Beyond enriching the patient’s quality of life, palliative care can help caregivers to heal faster. Mike’s wife kept him alive with a series of clinical trials and constant palliative care for 27 months after his terminal pancreatic cancer diagnosis in the late 1990s. As he was dying, he affirmed to her that he was pain-free, anxiety-free, and comfortable. To this day, she describes that fact as a victory over the cancer. She’s now a powerful advocate for increasing Federal cancer research and palliative care funding.

3. No matter what happens in caregiving, I’ll preserve my identity and self-confidence.

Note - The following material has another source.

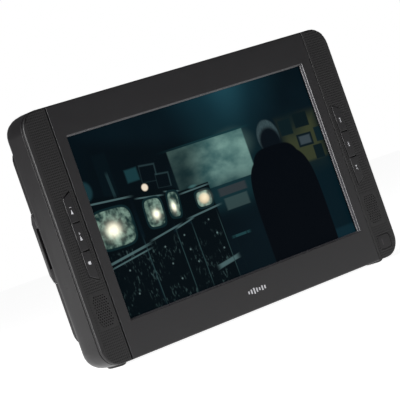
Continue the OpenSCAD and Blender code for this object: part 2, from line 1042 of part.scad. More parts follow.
module headphone_jacks() {
  color(soot)
    for (z = phones_z)
      difference() {
        union() {
          block([socket_x, 141], [z - 3.6, z + 3.6], [board_d[1], 19.2]);
          rod([140, wall_x - 0.4], z, socket_d, 2.95);
        }
        rod([socket_x + 0.8, wall_x + 1], z, socket_d, 1.8);
      }
}

module aerial_socket() {
  color([0.8, 0.68, 0.35])
    difference() {
      union() {
        block([socket_x, 140], [aerial_z - 4, aerial_z + 4], [board_d[1], 19.4]);
        rod([139, wall_x - 0.3], aerial_z, socket_d, 3.2);
      }
      rod([socket_x + 5, wall_x + 1], aerial_z, socket_d, 2.2);
    }
}

module usb_socket() {
  color(steel)
    difference() {
      block([socket_x, wall_x - 0.6], [usb_z - 6.7, usb_z + 6.7], [socket_d - 3, socket_d + 3]);
      block([socket_x + 1.5, wall_x + 1], [usb_z - 6.2, usb_z + 6.2], [socket_d - 2.5, socket_d + 2.5]);
    }
}

module card_slot() {
  color(steel)
    difference() {
      block([socket_x - 12, wall_x - 0.6], [card_z - 12.4, card_z + 12.4],
        [socket_d - 2.4, socket_d + 2.4]);
      block([socket_x - 11, wall_x + 1], [card_z - 12, card_z + 12], [socket_d - 2.1, socket_d + 2.1]);
    }
}

front_bezel();
left_trim_strip();
right_trim_strip();
ir_window();
rear_cover();
left_strap_lug();
right_strap_lug();
disc_door();
door_hinge_pins();
open_button();
door_latch();
rubber_feet();
case_screws();
volume_down_key();
volume_up_key();
stop_key();
next_key();
previous_key();
play_key();
front_frame();
screen_gasket();
lcd_frame();
lcd_panel();
backlight_unit();
display_bracket();
lcd_ribbon();
main_board();
main_board_chips();
tuner_module();
power_board();
battery_pack();
left_key_board();
right_key_board();
left_tact_switches();
right_tact_switches();
ir_receiver();
left_speaker();
right_speaker();
left_speaker_cone();
right_speaker_cone();
disc_tray();
drive_chassis();
drive_grommets();
spindle_motor();
disc_hub();
pickup_sled();
pickup_lens();
guide_rods();
lead_screw();
sled_motor();
power_switch_body();
power_switch_knob();
dc_in_jack();
headphone_jacks();
aerial_socket();
usb_socket();
card_slot();
board_screws();
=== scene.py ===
"""Looks of the portable television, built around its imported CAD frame. Metres, +Z up, screen towards -Y."""

import json
import math

import bmesh
import bpy
from mathutils import Matrix, Vector

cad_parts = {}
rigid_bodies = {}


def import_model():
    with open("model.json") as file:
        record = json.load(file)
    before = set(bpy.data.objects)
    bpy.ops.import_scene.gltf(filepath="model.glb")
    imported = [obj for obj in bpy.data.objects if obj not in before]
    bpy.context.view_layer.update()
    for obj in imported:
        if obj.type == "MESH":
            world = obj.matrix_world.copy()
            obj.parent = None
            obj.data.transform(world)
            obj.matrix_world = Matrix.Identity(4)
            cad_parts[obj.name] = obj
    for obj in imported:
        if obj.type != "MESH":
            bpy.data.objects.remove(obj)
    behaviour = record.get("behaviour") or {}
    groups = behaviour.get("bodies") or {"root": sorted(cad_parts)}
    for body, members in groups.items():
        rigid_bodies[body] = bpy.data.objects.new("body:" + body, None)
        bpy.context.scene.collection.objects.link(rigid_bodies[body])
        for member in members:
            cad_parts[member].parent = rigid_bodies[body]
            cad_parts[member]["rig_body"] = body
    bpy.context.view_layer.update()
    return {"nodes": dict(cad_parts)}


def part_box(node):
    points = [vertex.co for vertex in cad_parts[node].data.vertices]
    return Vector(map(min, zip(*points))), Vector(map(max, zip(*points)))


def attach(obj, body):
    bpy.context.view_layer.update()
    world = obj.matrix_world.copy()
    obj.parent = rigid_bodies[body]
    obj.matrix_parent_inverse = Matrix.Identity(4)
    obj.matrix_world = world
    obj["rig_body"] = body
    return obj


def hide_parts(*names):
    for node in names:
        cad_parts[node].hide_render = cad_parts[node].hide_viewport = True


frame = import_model()

MM = 0.001

# the view's direction and roll, its distance from a point on the panel's face (metres), and its lens (mm)
VIEW_AZIMUTH = math.radians(40.97)
VIEW_ELEVATION = math.radians(0.10)
VIEW_ROLL = math.radians(19.34)
VIEW_DISTANCE = 1.5288
AIM_X = -0.0219
AIM_Z = 0.0850
LENS = 203.06

# the front face and the screen's middle in metres, and the body's rounded outline seen from the front
PANEL_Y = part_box("front_bezel")[0].y
SCREEN_MID_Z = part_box("front_bezel")[0].z + 88 * MM
BODY_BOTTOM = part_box("left_trim_strip")[0].z
BODY_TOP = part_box("left_trim_strip")[1].z
BODY_MID = (BODY_BOTTOM + BODY_TOP) / 2
BODY_HALF_H = (BODY_TOP - BODY_BOTTOM) / 2 / MM
BODY_HALF_W = -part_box("left_trim_strip")[0].x / MM
BODY_RADIUS = 13.5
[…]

Too many caregivers totally lose themselves in caregiving and struggle to redefine post-cancer life, regardless of the outcome. For those whose patient comes out the other side cancer-free or at least in remission, fears of recurrence may dominate their lives. Those whose patient dies may feel guilt, perhaps wondering if there was something they could have done to change the outcome.

The problem is that cancer is a mystery, even to the scientists and physicians who work with it every day. There may not be understandable reasons why one patient responds well to a gold-standard treatment and another doesn’t, or why one patient’s cancer can be conquered while another’s just takes over. As a caregiver, you can only do what you can do.

Didier’s wife (a former successful medical equipment marketing executive) found herself nearly penniless and facing life as a single mother for her 4-year-old daughter and their son who was born 10 days after Didier died. He had told her how he wanted her to care for the children after he was gone, and — feeling overwhelmed — she took detailed notes.

Then, after three years of trying to comply with his wishes while she grieved, she realized that she had to take back control of her life. She still loves and misses him, but she has confronted that her intense caregiving had caused her to lose both herself and her self-confidence. So honoring the spirit of his wishes, rather than the letter of her notes, she buried her death-bed notebook at his gravesite and created her own “playbook” to enrich life for herself and the children. Didier’s wife has become Joanne again. She has chosen to really live her current life, and in doing so she’s rediscovered joy, both personally and professionally.

The new year is here. For caregivers, it brings an opportunity to reflect on caregiving so far and to set the stage for a newly fulfilling life — an opportunity not to be missed, regardless of how your caregiving may turn out.